I did provide some guidance on what you could do, and didn't ask you about the house rules breaches, but you didn't even acknowledge it.  

 

So, deuces.  You do you.

Cancel your reservation and getting a bad review is not a good answer. That is why I did not respond. It is my first Airbnb guest. Canceling  the contract on my very first guest and getting one review that is bad is not a good solution. Sorry. I was trying to be polite by not responding.. it also does not answer the question which was how to deal with a difficult guest. So with all due respect you did not provide  information relative to the question. calling customer service to end a contract does not help dealing with a difficult guest.

Emiel1
Level 10
Leeuwarden, The Netherlands

@Kimberly853 


You can shorten the reservation ("change" option). Also amend price in the change form to make a fair deal. If accepted it is a neat way to get rid of a "difficult guest" on a long term stay . Don't try to deal with such guests in another way, it will fail

Thank you, I did not know that could be done.

Mark116
Level 10
Jersey City, NJ

@Kimberly853  Your options are limited, I don't know what to tell you. 

 

If you don't want to get this person who constantly breaks your rules and who you think is unclean out of your house, then the only alternative is to sit down and tell him that there has been some kind of misunderstanding of the expectations of the stay.  Then go through again those expectations, get him to agree and put a summary of the discussion and his agreement on the message system.

 

I'm sure you won't want to hear this either, but it sounds like you need to be more specific in the listing and in the messages with potential/future guests about exactly what the expectations are, what the rules are, etc. so you can prevent such issues in the future.


Good luck.

 

ETA, your OP said you were concerned that the guest would damage your house out of spite, so you should not really be shocked that the advice you got was to cancel the reservation and remove the vindictive, non rule following, spiteful individual from your home.  

Do I want home out of my house YES of course, will it be a beneficial start as an Airbnb host, not so much.
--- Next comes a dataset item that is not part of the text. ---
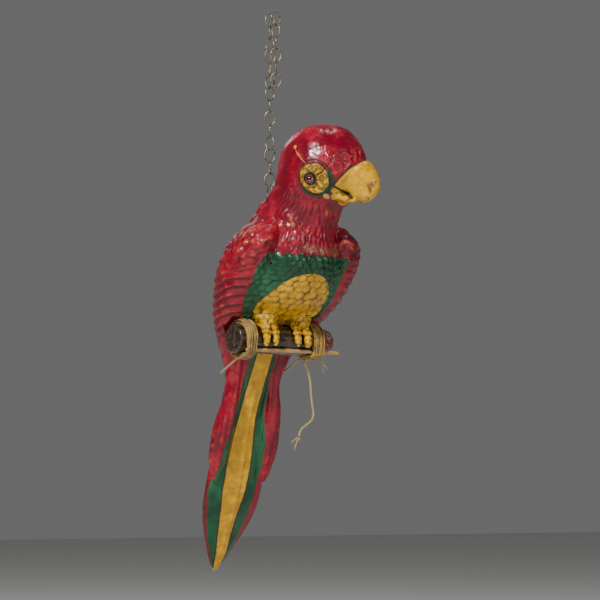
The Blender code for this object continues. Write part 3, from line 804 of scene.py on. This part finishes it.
def zones(at):
    """How far inside each colour a point is, in millimetres, cut off at FAR."""
    x, y, z = at.points.T
    head = (at.from_head < 62.0) | ((at.ahead > 20.0) & (at.up > -43.0))
    beak = beak_distance(at)
    ex, eu = at.ahead - RING[0], at.up - RING[1]
    out, angle = np.hypot(ex, eu), np.arctan2(eu, ex)
    side = np.abs(at.side) > 15.0
    ring = RING[2] - 1.2 - out + 0.8 * np.sin(3.0 * angle) + 1.5 * at.cloud(4.0, seed=73)
    ring = only(head & side, ring)

    toes = only(at.near_log > 0.35, (at.log_reach - 14.0))
    toes = np.where((np.abs(x) < 9.5) | (np.abs(x) > 30.5) | (y > -4.0), -FAR, toes)
    legs = only(at.facing & (z < -304.0) & (z > -330.0) & (y < -6.0), 13.5 - np.abs(np.abs(x) - 20.0))
    stripe_half = np.interp(z, STRIPE[:, 0], STRIPE[:, 1])
    across = np.abs(x - np.interp(z, STRIPE[:, 0], STRIPE[:, 2]))
    front_tail = (at.tail > 0.5) & (at.normals[:, 1] < 0.1) & (z < -331.0)
    stripe = only(front_tail, stripe_half - across)
    yellow = np.maximum.reduce((beak, ring, belly_distance(at), toes, legs, stripe))

    band = band_distance(at)
    side_width = np.interp(z, STRIPE[:, 0], STRIPE[:, 3])
    green_tail = only(front_tail, stripe_half + side_width - across)
    ragged = 1.6 * at.cloud(3.5, seed=74)
    crescent = np.minimum(17.5 + ragged - out, out - 12.6 - 0.6 * ragged)
    crescent = np.minimum(crescent, 9.0 * np.minimum(0.45 - angle, angle + 2.5))
    crescent = only(head & side, crescent)
    green = np.maximum.reduce((band, green_tail, crescent))

    olive_line = only(front_tail & (z > -553.0), 0.7 - np.abs(across - stripe_half))
    brow = only(head & side, 0.45 - from_line(at.ahead, at.up, BROW))
    mouth = only(head, 0.9 - from_line(at.ahead, at.up, MOUTH))
    seam = only(head & (at.ahead > 19.5) & (at.up > -27.0), 0.5 - np.abs(beak))
    lid = only(head & side, 1.1 - np.abs(np.hypot(at.ahead - EYE_SPOT[0], at.up - EYE_SPOT[1]) - 5.0))
    # The space between the feet, under the belly, is painted near black: painted shade.
    between_feet = only(at.facing & (np.abs(x) < 8.0) & (z < -313.0) & (z > -326.0), z + 312.0)
    black = np.maximum.reduce((olive_line, brow, mouth, seam, lid))
    black = np.where(between_feet > -FAR, 1.0, black)

    worn_edge = 5.0 - np.abs(z + 245.0) + 3.5 * at.cloud(5.0, seed=71)
    worn_edge = np.minimum(worn_edge, 0.5 * np.minimum(x + 16.0, 36.0 - x)) - 1.4
    brown = only(at.facing & (at.front > 0.5) & (y < -20.0), worn_edge)
    old_beak = 2.4 - np.hypot(at.ahead - 55.0, at.up + 23.5)
    old_beak = only(head & (np.abs(at.side) < 14.0), old_beak + 2.0 * at.cloud(3.0, seed=72))

    right = at.side < 0.0
    scratch = only(head & right, 0.3 - from_line(at.ahead, at.up, SCRATCH))
    for ahead, up, size in ((-15.5, 13.5, 1.7), (11.5, -34.0, 2.4)):
        spot = size - np.hypot(at.ahead - ahead, at.up - up)
        scratch = np.maximum(scratch, only(head & right, spot))

    # Where the ridge tops take more of the orange wear and painted highlight: a band at the shoulders, and
    # behind the neck.
    behind = ramp(1.2, 1.9, np.abs(at.round)) * ramp(-262.0, -240.0, z)
    warm = np.maximum(0.8 * ramp(-196.0, -212.0, z) * ramp(-266.0, -246.0, z), 0.6 * behind)
    warm = warm * ramp(30.0, 50.0, at.from_head) * ramp(-0.3, 0.3, at.cloud(9.0, seed=75))
    share_out = np.abs(x) / at.tail_half
    shade = ramp(0.80, 0.92, share_out) * at.tail * (at.wing_edge > 32.0)
    far_wing = ramp(0.6, 1.6, at.round) * ramp(1.0, 1.08, at.outside) * (z > -340.0)
    shade = np.maximum(shade, 0.55 * far_wing)
    return {
        "yellow": yellow,
        "green": green,
        "black": black,
        "brown": np.maximum(brown, old_beak),
        "scratch": scratch,
        "shade": shade,
        "warm": warm,
    }


def keep_inside(points, node, soft=1.5):
    """Press points that come near the node's own box softly back into it."""
    low, high = box_of(node)
    for wall, sign in ((high, 1.0), (low, -1.0)):
        over = np.maximum(sign * (points - wall) + soft, 0.0)
        points = points - sign * (over - soft * (1.0 - np.exp(-over / soft)))
    return points


def make_casting():
    points, quads = tallest_island(outer_skin())
    edges = edges_of(quads)
    x, y, z = points.T
    reach = np.hypot(y - LOG_AXIS[0], z - LOG_AXIS[1])
    keep_crisp = ramp(22.0, 27.0, reach)
    head = np.linalg.norm(points - HEAD, axis=1)
    ahead = (points - HEAD) @ HEAD_AHEAD
    keep_crisp *= np.where(head < 75.0, ramp(46.0, 36.0, ahead) * 0.5 + 0.5, 1.0)
    points = relax(points, edges, 0.10 + 0.45 * keep_crisp, 14)
    softer = relax(points, edges, np.full(len(points), 0.5), 40)
    pit = np.einsum("ij,ij->i", softer - points, normals_of(points, quads))
    filled = ramp(0.9, 2.0, pit) * keep_crisp
    points = points + filled[:, None] * (softer - points)
    points = relax(points, edges, 0.5 * ramp(0.0, 0.5, filled), 6)
    at = Places(points, normals_of(points, quads))
    height, groove = sculpt(at)
    socket = eye_clearance(points)
    seat = np.where(np.abs(x) < 60.0, ramp(LOG_RADIUS + 0.4, LOG_RADIUS + 2.0, reach), 1.0)
    height *= socket * seat * plug_clearance(points)
    points = points + at.normals * height[:, None]
    points = relax(points, edges, np.full(len(points), 0.16), 1)
    points = keep_inside(points, "parrot_casting")

    casting = add_mesh("painted_parrot", points, quads.tolist(), plaster_paint())
    for name, values in zones(at).items():
        add_value(casting, name, np.clip(values, -FAR, FAR))
    # The groove value darkens the paint: painted shade in the grooves.
    add_value(casting, "groove", groove)
    add_value(casting, "ridge", ramp(0.0, 1.3, height))
    finish_piece(casting, "parrot_casting")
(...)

Like most hosts I have goals. Allowing him to have a negative influence on my future would not be in my best interest. He is already there, my house already stinks, and is contaminated by his lack of sanitation. It will all have to be deep cleaned regardless of when he leaves. If he will be vindictive and damaging he will do it in a way that I won’t know till after he is gone. Putting non flushable down the toilet, leaving food crumbs to attract bugs, etc there are 2 other guests there so there would be no way of telling who did what.

 I need to just ride it out, take my lumps and learn. I have left the property. I will not go back till late July when he leaves. It was not my original plan but it is best I just stay away. I put out a trash/ recycle schedule on the fridge. If it not followed I will just pay my neighbor to take care of it.

Is it infuriating to be dismissed and disrespected in my own home absolutely, but my focus needs to be on my bigger picture. But I have to say, I have stayed at over a dozen Airbnb‘s, room rentals which is very different than the entire place. I have never seen common sense rules like do not shave a beard off in the sink, wash your hands when you use the bathroom. Etc. I also don’t see many ads that say please make sure you read and except the house rules prior to booking. But perhaps it is the difference between rooms in a home and renting the entire place. Maybe rooms in a Home flip 3 -4 days and there is not a buildup of these issues.  I have been looking since this has happened and my rules look like everybody else’s. I don’t think he even knows there is a house rules tab in the Airbnb rental. But moving forward, if I choose to Do long-term rentals buy rooms, before booking they will have to read and except the house rules. I may also have a print out that they need to initial upon move-in.